GM recalls Chevy Sonics to check for missing brake pads
The missing brake pads -- part of a subassembly of components -- fell off before the Sonics were assembled, GM says.
DETROIT -- General Motors is recalling 4,296 Chevrolet Sonic subcompact models to inspect for missing brake pads. The missing part could lengthen the stopping distance, potentially contributing to a crash, the company said today in a statement.
The recall targets 2012 Sonics. The subcompact car -- a replacement for the South Korea-built Chevy Aveo -- went on sale this fall.
GM said the company isn't aware of any crashes or injuries resulting from missing pads. The problem was discovered when a rental Sonic was brought in for warranty service.
The missing brake pads -- part of a subassembly of components -- fell off before the cars were assembled and had remained unnoticed at the bottom of containers being shipped to the Orion Township, Mich., factory, said GM spokesman Alan Adler.
Korea Delphi Automotive Corp. is one of two suppliers that provides GM with brake assembly for the Sonic. GM declined to name the second supplier.
Delphi spokesman Lindsey Williams said in a statement that Korea Delphi -- a joint venture between Delphi International and two Korean stakeholders -- isn't associated with the recall of the GM Sonic.
GM's Adler also said the recall isn't a supplier issue and the company has since updated its processes in the assembly plant.
"This has been fixed by adding a clip to the shipping containers," Adler added.
Customers affected by the recall will start receiving letters from their dealers Jan. 14. GM said it expects "very few cars" to be affected by the problem.
"Dealers will inspect the front brakes for missing inner or outer pads," GM said in a statement.

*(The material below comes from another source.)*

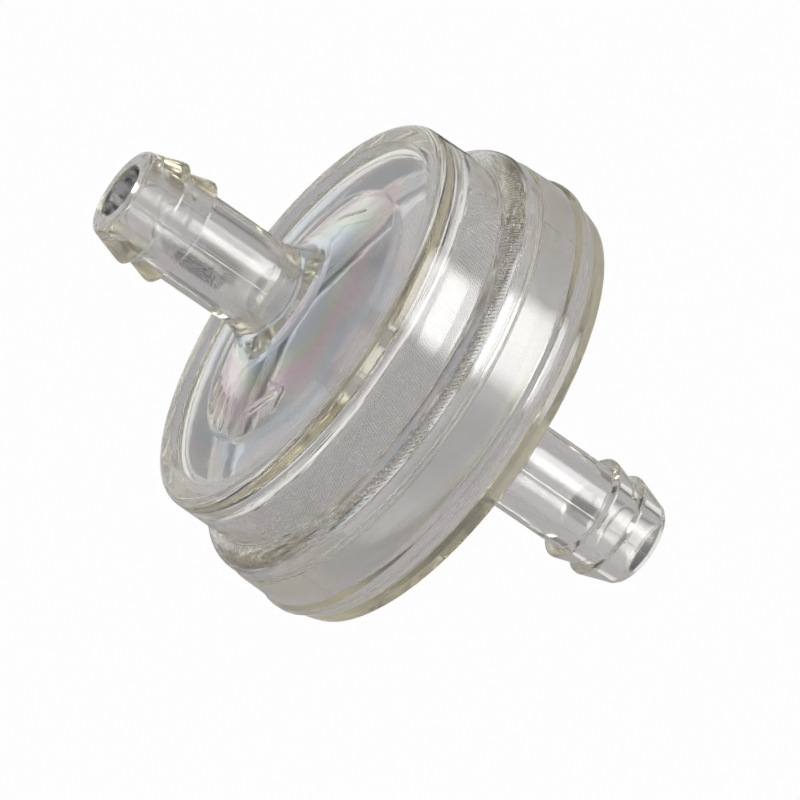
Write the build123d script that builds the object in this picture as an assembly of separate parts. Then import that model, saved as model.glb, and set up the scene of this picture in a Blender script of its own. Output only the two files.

If a pad is missing, the dealer will install a new one, and if necessary, a new brake caliber or rotor. There will be no cost to the customer, the company said.
The Sonic is the only subcompact car built in the United States.
GM moved production of the redesigned small car to Michigan after striking a plant-specific deal with the local union at the Orion Township factory.
As part of the agreement, 40 percent of the plant's work force earn an entry-level wage, which starts at $15.78 an hour -- well below the base $28-an-hour pay for veteran auto workers.
The factory, which employs about 1,590 hourly workers, also builds GM's all-new compact car, the Buick Verano.